>> START

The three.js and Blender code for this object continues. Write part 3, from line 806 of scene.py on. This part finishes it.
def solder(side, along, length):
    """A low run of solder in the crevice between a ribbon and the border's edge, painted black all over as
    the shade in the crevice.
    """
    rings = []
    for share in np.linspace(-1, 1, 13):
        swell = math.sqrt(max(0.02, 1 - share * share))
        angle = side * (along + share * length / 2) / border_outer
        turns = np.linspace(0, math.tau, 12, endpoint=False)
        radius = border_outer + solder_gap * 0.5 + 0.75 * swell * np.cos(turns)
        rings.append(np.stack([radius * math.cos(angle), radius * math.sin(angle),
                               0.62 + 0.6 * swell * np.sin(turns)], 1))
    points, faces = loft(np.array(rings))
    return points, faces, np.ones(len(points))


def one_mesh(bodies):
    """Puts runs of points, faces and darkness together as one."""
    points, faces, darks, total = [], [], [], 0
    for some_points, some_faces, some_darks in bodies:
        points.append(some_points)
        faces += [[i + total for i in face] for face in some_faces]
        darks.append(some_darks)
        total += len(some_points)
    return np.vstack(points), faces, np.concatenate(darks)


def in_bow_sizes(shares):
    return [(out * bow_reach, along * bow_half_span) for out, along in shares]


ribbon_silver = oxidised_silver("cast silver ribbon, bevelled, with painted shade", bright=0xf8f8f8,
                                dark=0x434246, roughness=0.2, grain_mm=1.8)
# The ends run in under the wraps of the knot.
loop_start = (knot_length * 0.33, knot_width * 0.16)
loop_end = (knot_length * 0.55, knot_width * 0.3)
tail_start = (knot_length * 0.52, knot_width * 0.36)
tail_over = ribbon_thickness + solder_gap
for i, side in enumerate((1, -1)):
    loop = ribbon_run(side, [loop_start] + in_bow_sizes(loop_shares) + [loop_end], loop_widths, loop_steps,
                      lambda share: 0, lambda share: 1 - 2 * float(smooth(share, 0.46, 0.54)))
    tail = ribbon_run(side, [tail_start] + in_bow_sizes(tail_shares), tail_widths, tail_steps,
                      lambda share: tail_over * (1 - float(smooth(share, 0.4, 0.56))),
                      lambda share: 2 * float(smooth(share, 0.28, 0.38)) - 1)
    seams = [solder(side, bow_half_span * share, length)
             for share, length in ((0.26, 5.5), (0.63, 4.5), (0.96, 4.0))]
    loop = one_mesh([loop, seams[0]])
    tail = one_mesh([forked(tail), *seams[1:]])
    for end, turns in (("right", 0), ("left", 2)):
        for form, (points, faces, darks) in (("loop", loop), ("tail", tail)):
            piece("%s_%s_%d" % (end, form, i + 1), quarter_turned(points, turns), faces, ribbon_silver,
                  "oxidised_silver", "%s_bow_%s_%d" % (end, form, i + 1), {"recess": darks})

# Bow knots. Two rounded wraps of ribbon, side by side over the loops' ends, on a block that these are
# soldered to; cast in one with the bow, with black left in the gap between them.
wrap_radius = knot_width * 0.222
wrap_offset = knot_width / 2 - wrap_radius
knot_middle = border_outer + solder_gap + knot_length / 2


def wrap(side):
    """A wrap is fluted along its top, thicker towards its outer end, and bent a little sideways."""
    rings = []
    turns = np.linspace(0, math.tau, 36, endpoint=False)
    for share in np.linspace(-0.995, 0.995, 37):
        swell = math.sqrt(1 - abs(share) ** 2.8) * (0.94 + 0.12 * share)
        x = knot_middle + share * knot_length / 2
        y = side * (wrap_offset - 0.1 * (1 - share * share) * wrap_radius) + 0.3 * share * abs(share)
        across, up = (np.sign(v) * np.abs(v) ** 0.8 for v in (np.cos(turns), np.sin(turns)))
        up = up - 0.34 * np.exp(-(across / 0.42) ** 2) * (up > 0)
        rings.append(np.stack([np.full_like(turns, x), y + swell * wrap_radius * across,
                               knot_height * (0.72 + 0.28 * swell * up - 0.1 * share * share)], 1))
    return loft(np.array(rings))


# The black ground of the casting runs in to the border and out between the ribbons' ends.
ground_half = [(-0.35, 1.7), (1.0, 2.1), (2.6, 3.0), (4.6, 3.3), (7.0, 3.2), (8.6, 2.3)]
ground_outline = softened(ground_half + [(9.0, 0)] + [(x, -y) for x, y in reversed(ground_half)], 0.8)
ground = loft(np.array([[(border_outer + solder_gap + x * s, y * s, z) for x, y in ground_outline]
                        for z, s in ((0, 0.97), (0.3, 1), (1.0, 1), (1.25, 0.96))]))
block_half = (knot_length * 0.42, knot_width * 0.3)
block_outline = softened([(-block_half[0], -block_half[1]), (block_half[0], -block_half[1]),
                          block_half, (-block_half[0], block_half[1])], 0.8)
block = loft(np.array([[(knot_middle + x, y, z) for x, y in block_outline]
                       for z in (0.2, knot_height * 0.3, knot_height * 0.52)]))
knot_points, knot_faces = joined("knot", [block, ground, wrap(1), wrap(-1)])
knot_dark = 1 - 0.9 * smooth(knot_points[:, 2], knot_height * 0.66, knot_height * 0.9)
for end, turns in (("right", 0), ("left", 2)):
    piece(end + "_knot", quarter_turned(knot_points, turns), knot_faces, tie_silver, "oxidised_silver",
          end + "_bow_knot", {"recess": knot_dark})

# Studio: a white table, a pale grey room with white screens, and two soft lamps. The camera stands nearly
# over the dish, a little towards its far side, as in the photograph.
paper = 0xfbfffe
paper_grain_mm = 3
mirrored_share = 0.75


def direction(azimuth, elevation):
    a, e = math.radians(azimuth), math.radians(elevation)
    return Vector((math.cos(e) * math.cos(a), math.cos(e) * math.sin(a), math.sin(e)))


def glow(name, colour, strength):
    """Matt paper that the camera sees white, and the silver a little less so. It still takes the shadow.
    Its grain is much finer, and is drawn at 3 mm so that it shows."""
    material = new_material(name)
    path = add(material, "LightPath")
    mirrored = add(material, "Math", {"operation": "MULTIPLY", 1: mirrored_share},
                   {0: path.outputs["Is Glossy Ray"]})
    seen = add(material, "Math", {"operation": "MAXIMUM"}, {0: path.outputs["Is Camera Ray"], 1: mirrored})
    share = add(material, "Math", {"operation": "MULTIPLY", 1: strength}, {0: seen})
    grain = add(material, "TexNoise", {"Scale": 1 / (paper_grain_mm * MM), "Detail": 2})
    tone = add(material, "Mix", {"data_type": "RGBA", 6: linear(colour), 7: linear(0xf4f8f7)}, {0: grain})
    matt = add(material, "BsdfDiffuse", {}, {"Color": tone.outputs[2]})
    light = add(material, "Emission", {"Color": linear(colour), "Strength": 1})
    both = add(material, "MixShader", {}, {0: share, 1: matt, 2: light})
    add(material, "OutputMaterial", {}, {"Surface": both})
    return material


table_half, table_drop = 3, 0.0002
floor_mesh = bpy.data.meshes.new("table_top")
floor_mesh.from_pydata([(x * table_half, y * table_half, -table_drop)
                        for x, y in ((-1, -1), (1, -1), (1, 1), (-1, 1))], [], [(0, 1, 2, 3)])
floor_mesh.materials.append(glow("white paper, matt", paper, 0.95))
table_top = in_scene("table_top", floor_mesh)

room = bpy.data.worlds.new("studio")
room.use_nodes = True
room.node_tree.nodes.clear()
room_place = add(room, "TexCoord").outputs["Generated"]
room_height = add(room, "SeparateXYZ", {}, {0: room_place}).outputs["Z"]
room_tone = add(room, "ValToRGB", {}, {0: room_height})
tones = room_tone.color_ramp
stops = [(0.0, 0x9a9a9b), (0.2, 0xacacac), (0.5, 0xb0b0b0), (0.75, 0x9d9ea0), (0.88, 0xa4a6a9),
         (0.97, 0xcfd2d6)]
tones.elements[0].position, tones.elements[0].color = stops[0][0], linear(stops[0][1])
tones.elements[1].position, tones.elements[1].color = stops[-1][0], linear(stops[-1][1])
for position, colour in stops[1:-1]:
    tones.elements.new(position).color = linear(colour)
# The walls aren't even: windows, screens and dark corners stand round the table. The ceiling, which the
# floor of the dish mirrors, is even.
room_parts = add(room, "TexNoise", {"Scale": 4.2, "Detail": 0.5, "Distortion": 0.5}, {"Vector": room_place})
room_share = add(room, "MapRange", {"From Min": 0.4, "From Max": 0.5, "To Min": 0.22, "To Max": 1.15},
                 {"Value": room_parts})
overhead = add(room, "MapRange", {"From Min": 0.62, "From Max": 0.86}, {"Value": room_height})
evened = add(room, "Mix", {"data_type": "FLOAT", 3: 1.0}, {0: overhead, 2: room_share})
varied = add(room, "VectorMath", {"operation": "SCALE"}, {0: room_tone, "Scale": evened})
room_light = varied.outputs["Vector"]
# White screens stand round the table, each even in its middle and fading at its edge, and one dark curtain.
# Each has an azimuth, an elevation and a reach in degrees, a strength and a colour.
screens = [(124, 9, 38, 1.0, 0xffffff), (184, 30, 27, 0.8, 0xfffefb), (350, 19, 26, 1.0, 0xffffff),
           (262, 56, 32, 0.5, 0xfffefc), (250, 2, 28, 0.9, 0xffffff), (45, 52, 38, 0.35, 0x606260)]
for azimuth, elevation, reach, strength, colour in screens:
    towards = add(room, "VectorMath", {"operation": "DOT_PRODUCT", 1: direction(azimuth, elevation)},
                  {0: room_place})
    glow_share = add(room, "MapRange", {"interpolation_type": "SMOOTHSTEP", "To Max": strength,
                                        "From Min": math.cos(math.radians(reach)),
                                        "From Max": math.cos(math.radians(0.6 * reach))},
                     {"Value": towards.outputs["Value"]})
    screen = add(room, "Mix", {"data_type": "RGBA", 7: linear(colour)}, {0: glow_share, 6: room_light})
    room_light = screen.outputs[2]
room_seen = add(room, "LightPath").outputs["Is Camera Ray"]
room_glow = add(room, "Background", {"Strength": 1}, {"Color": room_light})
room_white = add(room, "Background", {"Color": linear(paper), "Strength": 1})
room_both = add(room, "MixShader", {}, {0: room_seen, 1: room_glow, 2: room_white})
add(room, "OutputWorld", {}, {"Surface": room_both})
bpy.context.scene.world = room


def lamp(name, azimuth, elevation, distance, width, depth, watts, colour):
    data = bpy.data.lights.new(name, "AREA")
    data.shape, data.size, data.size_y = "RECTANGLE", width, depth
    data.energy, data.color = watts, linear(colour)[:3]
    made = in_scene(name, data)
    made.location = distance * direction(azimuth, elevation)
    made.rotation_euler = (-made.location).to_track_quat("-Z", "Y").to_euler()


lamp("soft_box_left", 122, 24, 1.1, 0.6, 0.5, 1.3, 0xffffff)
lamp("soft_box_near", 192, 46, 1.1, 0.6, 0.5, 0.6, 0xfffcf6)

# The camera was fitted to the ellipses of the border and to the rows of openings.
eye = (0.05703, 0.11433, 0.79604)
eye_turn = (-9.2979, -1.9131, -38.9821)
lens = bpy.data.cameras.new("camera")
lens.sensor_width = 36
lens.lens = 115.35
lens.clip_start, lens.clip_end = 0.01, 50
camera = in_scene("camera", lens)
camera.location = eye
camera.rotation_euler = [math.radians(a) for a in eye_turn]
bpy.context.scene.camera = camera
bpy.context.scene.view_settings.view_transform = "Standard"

>> END

- [Exercise]:
Beginning at the top of the data, extract each line through the line containing "return points, faces, np.ones(len(points))" and return those lines exactly, with nothing added.

- [Answer to this problem]:
The three.js and Blender code for this object continues. Write part 3, from line 806 of scene.py on. This part finishes it.
def solder(side, along, length):
    """A low run of solder in the crevice between a ribbon and the border's edge, painted black all over as
    the shade in the crevice.
    """
    rings = []
    for share in np.linspace(-1, 1, 13):
        swell = math.sqrt(max(0.02, 1 - share * share))
        angle = side * (along + share * length / 2) / border_outer
        turns = np.linspace(0, math.tau, 12, endpoint=False)
        radius = border_outer + solder_gap * 0.5 + 0.75 * swell * np.cos(turns)
        rings.append(np.stack([radius * math.cos(angle), radius * math.sin(angle),
                               0.62 + 0.6 * swell * np.sin(turns)], 1))
    points, faces = loft(np.array(rings))
    return points, faces, np.ones(len(points))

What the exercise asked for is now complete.